Boeren gebruiken veel water voor de productie van gewassen. In droge gebieden zakt hierdoor de grondwaterstand, met gevolgen voor de natuur. Hydroloog Inge de Graaf berekent hoe boeren grondwater duurzamer kunnen gebruiken.
Bijna de helft van de geïrrigeerde landbouw maakt gebruik van grondwater. “Daarom is grondwater ontzettend belangrijk voor de voedselzekerheid wereldwijd”, stelt onderzoeker Inge de Graaf. Maar op grote schaal water oppompen, kan gevolgen hebben voor de grondwaterstand. En daar wringt het, want de natuur wordt op die plekken steeds droger. “Ik zie een groot gat tussen hoeveel voedsel we als mensheid willen produceren en hoeveel we duurzaam kunnen produceren, dus zonder dat de grondwaterstand daalt.”
De Graaf werkt aan dit probleem door een wereldwijd model voor water en de gewasproductie te ontwikkelen. Geen volledig nieuw model, maar een combinatie van bestaande modellen. In eerder onderzoek liet De Graaf namelijk al zien dat teveel grondwater oppompen effect heeft op de waterafvoer van rivieren. “Dus niet alleen de grondwaterstand zakt, maar ook beken en rivieren voeren minder water af. Dat effect is merkbaar in een groot gebied. Die link wordt nog vaak over het hoofd gezien. Ook in Nederland dringt dat besef pas langzaam door nu we steeds vaker met droogte en de negatieve gevolgen te maken hebben.”
Droge rivieren
Grote landbouwgebieden in bijvoorbeeld China, India en de VS hebben veel last van dalende grondwaterstanden. Dit kan oplopen tot een meter per jaar. Vooral in het droge seizoen is de afvoer van water door rivieren, beken, sloten en meren bijna volledig afhankelijk van grondwater. “Dit is een grote bedreiging voor de zoetwaterecosystemen die deze beken en rivieren herbergen”, waarschuwt De Graaf. “Het waterniveau wordt te laag en de watertemperatuur te hoog voor organismen die onder water leven, zoals vissen, plankton en waterplanten.”

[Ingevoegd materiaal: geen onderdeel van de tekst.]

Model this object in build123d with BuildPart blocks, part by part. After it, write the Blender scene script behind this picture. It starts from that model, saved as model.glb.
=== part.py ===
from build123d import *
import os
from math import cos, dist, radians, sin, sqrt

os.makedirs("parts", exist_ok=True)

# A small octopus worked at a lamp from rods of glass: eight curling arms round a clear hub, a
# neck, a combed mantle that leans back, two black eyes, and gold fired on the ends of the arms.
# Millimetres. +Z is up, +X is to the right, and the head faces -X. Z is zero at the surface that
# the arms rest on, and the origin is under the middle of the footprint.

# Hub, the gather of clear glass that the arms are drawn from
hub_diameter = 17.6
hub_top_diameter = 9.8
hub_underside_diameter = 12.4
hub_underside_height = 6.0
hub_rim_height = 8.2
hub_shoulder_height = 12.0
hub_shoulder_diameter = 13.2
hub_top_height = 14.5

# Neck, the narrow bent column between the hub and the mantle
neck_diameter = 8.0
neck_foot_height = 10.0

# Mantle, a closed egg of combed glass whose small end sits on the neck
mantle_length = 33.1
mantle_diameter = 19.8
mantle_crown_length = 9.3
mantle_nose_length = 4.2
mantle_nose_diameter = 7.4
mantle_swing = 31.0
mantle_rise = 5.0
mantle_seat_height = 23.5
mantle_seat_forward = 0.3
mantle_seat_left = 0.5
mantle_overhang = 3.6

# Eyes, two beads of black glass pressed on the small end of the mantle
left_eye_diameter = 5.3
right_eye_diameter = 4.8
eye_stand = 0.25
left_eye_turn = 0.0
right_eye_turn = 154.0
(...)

Een mondiaal model voor grondwater, rivierwater en de gewasproductie laat zien op welke plekken problemen gaan ontstaan. De Graaf: “We gebruiken de verschillende klimaatscenario’s van het IPCC, dus de verschillende projecties van hoe snel de aarde opwarmt en daarmee hoe ons waterverbruik zal veranderen. Dan kun je laten zien waar hotspots met problemen komen en waar juist veel ruimte is voor duurzaam watergebruik. Die kennis is van belang bij het ontwikkelen van adaptatiestrategieën om te werken aan een duurzamere wereld.” Van de gebieden waar nu nog geen problemen zijn, zijn immers vaak geen modellen beschikbaar. In een mondiaal model komen deze gebieden wel bovendrijven.
Slimme irrigatie
“De uitdaging is om het gat kleiner te maken tussen wat we willen produceren en wat duurzaam kan. Dan heb je gerichte maatregelen nodig, bijvoorbeeld slimmere irrigatie”, gaat ze verder. Nu wordt in mondiale modellen vaak uitgegaan van dezelfde manier van bewateren in verschillende regio’s, bijvoorbeeld druppelirrigatie. Maar die methode is duur en alleen al om die reden niet overal de beste optie. De Graaf probeert dus per regio de meest geschikte methode te kiezen. Dan rekent ze met haar model uit hoe duurzaam deze methode is en wat dit betekent voor de gewasproductie. Ze kijkt vervolgens ook in welke andere gebieden dezelfde methode een uitkomst zou zijn.
“Ik wil de aanpak meer realistisch maken voor boeren. Al gaat het nog steeds niet om individuele akkers, maar om grote regio’s, zoals een stroomgebied van een rivier.” De uitkomsten vormen een startpunt voor watermanagers in een regio. Ook in regio’s waar volgens De Graaf nu nog weinig aan de hand is, zoals in sommige gebieden in Afrika. “Als we nu niets doen, ontstaan daar grote problemen door de dalende grondwaterstand.”